Start DATASET CONTENT
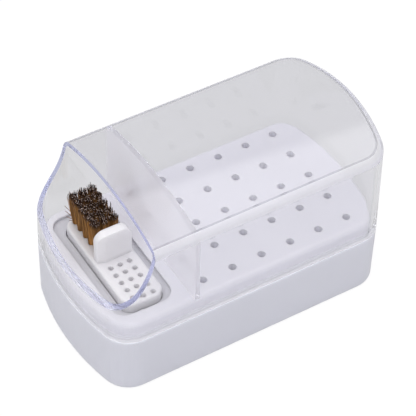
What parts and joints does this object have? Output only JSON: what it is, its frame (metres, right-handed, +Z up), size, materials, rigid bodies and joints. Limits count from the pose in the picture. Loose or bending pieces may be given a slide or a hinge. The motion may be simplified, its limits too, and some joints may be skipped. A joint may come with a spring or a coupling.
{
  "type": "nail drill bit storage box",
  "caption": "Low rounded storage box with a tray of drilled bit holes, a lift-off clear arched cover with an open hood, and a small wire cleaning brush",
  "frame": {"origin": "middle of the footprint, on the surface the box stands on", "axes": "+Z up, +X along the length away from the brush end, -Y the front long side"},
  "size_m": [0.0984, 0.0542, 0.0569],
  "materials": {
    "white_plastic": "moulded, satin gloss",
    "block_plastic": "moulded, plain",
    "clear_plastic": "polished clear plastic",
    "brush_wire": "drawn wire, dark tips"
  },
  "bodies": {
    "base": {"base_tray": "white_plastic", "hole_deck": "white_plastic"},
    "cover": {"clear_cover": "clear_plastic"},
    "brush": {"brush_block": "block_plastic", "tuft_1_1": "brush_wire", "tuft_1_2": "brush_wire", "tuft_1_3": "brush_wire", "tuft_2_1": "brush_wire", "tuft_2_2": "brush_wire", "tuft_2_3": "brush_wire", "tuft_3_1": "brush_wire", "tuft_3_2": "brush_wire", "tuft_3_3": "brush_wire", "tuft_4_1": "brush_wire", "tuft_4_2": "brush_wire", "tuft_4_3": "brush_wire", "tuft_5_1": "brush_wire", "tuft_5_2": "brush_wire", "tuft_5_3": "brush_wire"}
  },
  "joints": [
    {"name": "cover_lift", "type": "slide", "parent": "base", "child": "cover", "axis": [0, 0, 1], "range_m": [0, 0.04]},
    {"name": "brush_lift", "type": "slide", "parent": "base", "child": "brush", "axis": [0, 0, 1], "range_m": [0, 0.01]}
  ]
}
End DATASET CONTENT
* WHAT IS BEING ASKED *
Please repeat the material above, word for word and in full.

* RESPONSE BELOW *
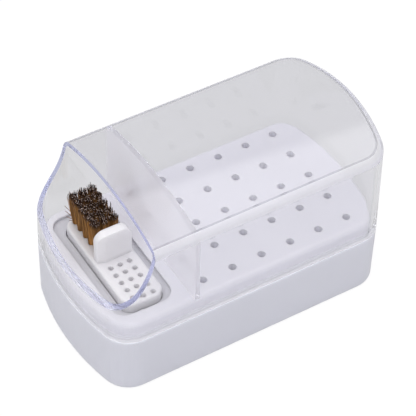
What parts and joints does this object have? Output only JSON: what it is, its frame (metres, right-handed, +Z up), size, materials, rigid bodies and joints. Limits count from the pose in the picture. Loose or bending pieces may be given a slide or a hinge. The motion may be simplified, its limits too, and some joints may be skipped. A joint may come with a spring or a coupling.
{
  "type": "nail drill bit storage box",
  "caption": "Low rounded storage box with a tray of drilled bit holes, a lift-off clear arched cover with an open hood, and a small wire cleaning brush",
  "frame": {"origin": "middle of the footprint, on the surface the box stands on", "axes": "+Z up, +X along the length away from the brush end, -Y the front long side"},
  "size_m": [0.0984, 0.0542, 0.0569],
  "materials": {
    "white_plastic": "moulded, satin gloss",
    "block_plastic": "moulded, plain",
    "clear_plastic": "polished clear plastic",
    "brush_wire": "drawn wire, dark tips"
  },
  "bodies": {
    "base": {"base_tray": "white_plastic", "hole_deck": "white_plastic"},
    "cover": {"clear_cover": "clear_plastic"},
    "brush": {"brush_block": "block_plastic", "tuft_1_1": "brush_wire", "tuft_1_2": "brush_wire", "tuft_1_3": "brush_wire", "tuft_2_1": "brush_wire", "tuft_2_2": "brush_wire", "tuft_2_3": "brush_wire", "tuft_3_1": "brush_wire", "tuft_3_2": "brush_wire", "tuft_3_3": "brush_wire", "tuft_4_1": "brush_wire", "tuft_4_2": "brush_wire", "tuft_4_3": "brush_wire", "tuft_5_1": "brush_wire", "tuft_5_2": "brush_wire", "tuft_5_3": "brush_wire"}
  },
  "joints": [
    {"name": "cover_lift", "type": "slide", "parent": "base", "child": "cover", "axis": [0, 0, 1], "range_m": [0, 0.04]},
    {"name": "brush_lift", "type": "slide", "parent": "base", "child": "brush", "axis": [0, 0, 1], "range_m": [0, 0.01]}
  ]
}